I believe we do it by consciously realizing they exist. They are lessons along the way but they don’t light the way unless we keep repeating similar issues. It’s like getting off a freeway and getting back on to pass the same mile marker over and over. We can fall into this place of hopelessness that does not allow us to surpass that mile. Then the next question is how do we consciously become aware if we don’t realize that they are there? Some of these markers are way back in childhood. But, you do know they are there in the subconscious when the same drama continues to unfold with different actors.
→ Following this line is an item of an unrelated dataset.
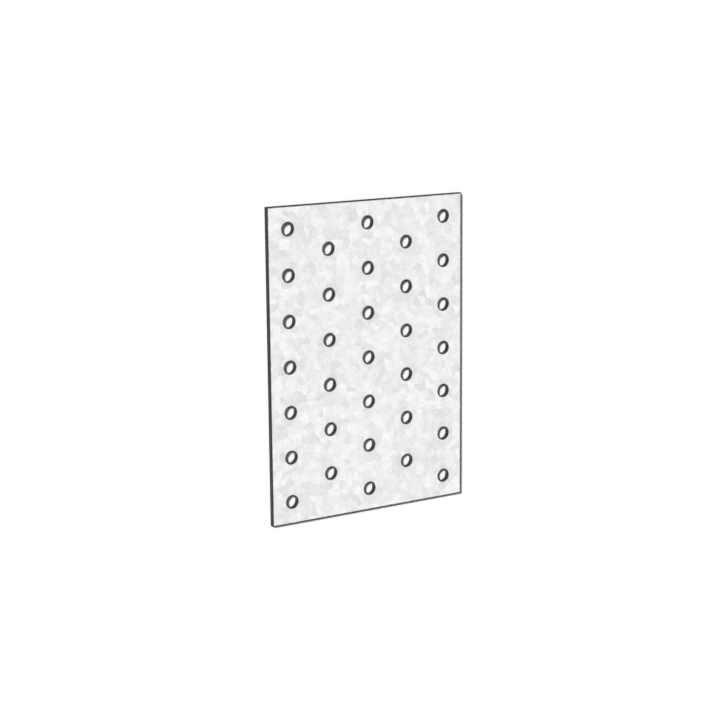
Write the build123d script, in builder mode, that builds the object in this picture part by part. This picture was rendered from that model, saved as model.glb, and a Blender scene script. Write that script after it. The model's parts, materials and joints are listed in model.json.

Living a life full of conscious awareness is not easy. We have to take responsibility for our lives and everything that happens in it. We cannot blame the world for what happens, will happen or never happens. We have choices. These choices are part lessons and part programming. The spiritual process of letting go requires shutting up the ego and living by faith…the knowing and accepting those things that aren’t in the comfort zone. It’s a matter of accepting the ugliness, the failures, the shame, the disgust and also all the wonderful experiences. We are made of duality. We need the dark in order to have the light and vice versa.

A simple definition for insanity is repeating the same thing over and over while expecting a different result. Detect the projections of others and your participation! Accept your responsibility in your story! Reject the same markers of dramatically filled egos! You got this. You do NOT have to continue living through past markers. You have the power to change the programming and move forward into a life that’s free of hurt and loss. We are not meant to struggle in such a way that we become paralyzed to the freedom of self-love and self-acceptance. Our worth is NOT suppose to be sacrificed. On the other side of this backward mind belief is JOY waiting to be embraced. Your authenticity is powerful and you are the only who can get you there…stop looking at the rear view mirror…you don’t live there anymore! Check out the beauty ahead!!!